• OBJECTIVE
Gather all lines in the data that hold the string "bodies".

• MATERIAL PROVIDED
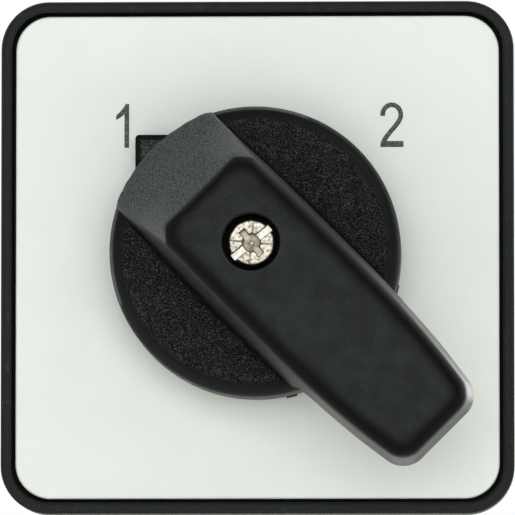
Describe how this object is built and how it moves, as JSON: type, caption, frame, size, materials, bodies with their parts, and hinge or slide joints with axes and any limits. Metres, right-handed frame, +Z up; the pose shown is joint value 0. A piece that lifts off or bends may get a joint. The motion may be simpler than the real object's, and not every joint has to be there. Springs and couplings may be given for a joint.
{
  "type": "battery changeover switch",
  "caption": "Panel-mounted rotary changeover switch with a square front plate, thumb-grip handle, cam-driven contacts and screw terminals at the back.",
  "frame": {"origin": "on the turning axis, in the outer face of the rear cover; the panel's front surface is at y = -37.6 mm", "axes": "-Y out of the front of the panel towards the user, +Y behind the panel along the shaft, +Z up, +X to the right seen from the front"},
  "size_m": [0.048, 0.0633, 0.048],
  "materials": {
    "bezel_black": "fine satin moulded",
    "dial_insert": "smooth satin, pale grey-green white",
    "gasket_rubber": "dull",
    "zinc_steel": "bright zinc plating",
    "knob_black": "spark-eroded grain, polished edges",
    "pointer_black": "fine grain",
    "nickel_screw": "nickel plating, slightly warm",
    "spring_steel": "bright",
    "shaft_steel": "drawn",
    "natural_acetal": "smooth, natural white",
    "housing_black": "moulded thermoset, fine grain",
    "terminal_brass": "rolled",
    "bridge_brass": "rolled, silver buttons",
    "carrier_plastic": "smooth red-brown"
  },
  "bodies": {
    "housing": {"bezel_frame": "bezel_black", "dial_plate": "dial_insert", "bezel_gasket": "gasket_rubber", "shaft_seal": "gasket_rubber", "mounting_screw_1": "zinc_steel", "mounting_screw_2": "zinc_steel", "mounting_screw_3": "zinc_steel", "mounting_screw_4": "zinc_steel", "through_bolt_top": "zinc_steel", "through_bolt_bottom": "zinc_steel", "bolt_nut_top": "zinc_steel", "bolt_nut_bottom": "zinc_steel", "detent_spring_top": "spring_steel", "detent_spring_bottom": "spring_steel", "stop_segment": "natural_acetal", "mounting_flange": "housing_black", "latch_housing": "housing_black", "contact_chamber_front": "housing_black", "contact_chamber_rear": "housing_black", "rear_cover": "housing_black", "terminal_front_upper_left": "terminal_brass", "terminal_screw_front_upper_left": "zinc_steel", "terminal_front_lower_left": "terminal_brass", "terminal_screw_front_lower_left": "zinc_steel", "terminal_front_lower_right": "terminal_brass", "terminal_screw_front_lower_right": "zinc_steel", "terminal_front_upper_right": "terminal_brass", "terminal_screw_front_upper_right": "zinc_steel", "contact_spring_front_left": "spring_steel", "contact_spring_front_right": "spring_steel", "terminal_rear_upper_left": "terminal_brass", "terminal_screw_rear_upper_left": "zinc_steel", "terminal_rear_lower_left": "terminal_brass", "terminal_screw_rear_lower_left": "zinc_steel", "terminal_rear_lower_right": "terminal_brass", "terminal_screw_rear_lower_right": "zinc_steel", "terminal_rear_upper_right": "terminal_brass", "terminal_screw_rear_upper_right": "zinc_steel", "contact_spring_rear_left": "spring_steel", "contact_spring_rear_right": "spring_steel"},
    "rotor": {"handle": "knob_black", "handle_screw": "nickel_screw", "lock_washer": "spring_steel", "pointer_ring": "pointer_black", "shaft": "shaft_steel", "star_wheel": "natural_acetal", "cam_front": "natural_acetal", "cam_rear": "natural_acetal"},
    "carrier_front_left": {"contact_carrier_front_left": "carrier_plastic", "contact_bridge_front_left": "bridge_brass"},
    "carrier_front_right": {"contact_carrier_front_right": "carrier_plastic", "contact_bridge_front_right": "bridge_brass"},
    "carrier_rear_left": {"contact_carrier_rear_left": "carrier_plastic", "contact_bridge_rear_left": "bridge_brass"},
    "carrier_rear_right": {"contact_carrier_rear_right": "carrier_plastic", "contact_bridge_rear_right": "bridge_brass"}
  },
  "joints": [
    {"name": "handle_turn", "type": "hinge", "parent": "housing", "child": "rotor", "pos_m": [0, 0, 0], "axis": [0, 1, 0], "range_deg": [0, 90], "deforming": ["detent_spring_top", "detent_spring_bottom"]},
    {"name": "contact_front_left_lift", "type": "slide", "parent": "housing", "child": "carrier_front_left", "axis": [-1, 0, 0], "range_m": [0, 0.0018], "deforming": ["contact_spring_front_left"]},
    {"name": "contact_front_right_lift", "type": "slide", "parent": "housing", "child": "carrier_front_right", "axis": [1, 0, 0], "range_m": [-0.0018, 0], "deforming": ["contact_spring_front_right"]},
    {"name": "contact_rear_left_lift", "type": "slide", "parent": "housing", "child": "carrier_rear_left", "axis": [-1, 0, 0], "range_m": [0, 0.0018], "deforming": ["contact_spring_rear_left"]},
    {"name": "contact_rear_right_lift", "type": "slide", "parent": "housing", "child": "carrier_rear_right", "axis": [1, 0, 0], "range_m": [-0.0018, 0], "deforming": ["contact_spring_rear_right"]}
  ],
  "couplings": [
    {"joint": "contact_front_left_lift", "follows": "handle_turn", "m_per_rad": 0.001145},
    {"joint": "contact_front_right_lift", "follows": "handle_turn", "m_per_rad": -0.001145},
    {"joint": "contact_rear_left_lift", "follows": "handle_turn", "m_per_rad": 0.001145},
    {"joint": "contact_rear_right_lift", "follows": "handle_turn", "m_per_rad": -0.001145}
  ]
}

• EXERCISE OUTPUT
Describe how this object is built and how it moves, as JSON: type, caption, frame, size, materials, bodies with their parts, and hinge or slide joints with axes and any limits. Metres, right-handed frame, +Z up; the pose shown is joint value 0. A piece that lifts off or bends may get a joint. The motion may be simpler than the real object's, and not every joint has to be there. Springs and couplings may be given for a joint.
  "bodies": {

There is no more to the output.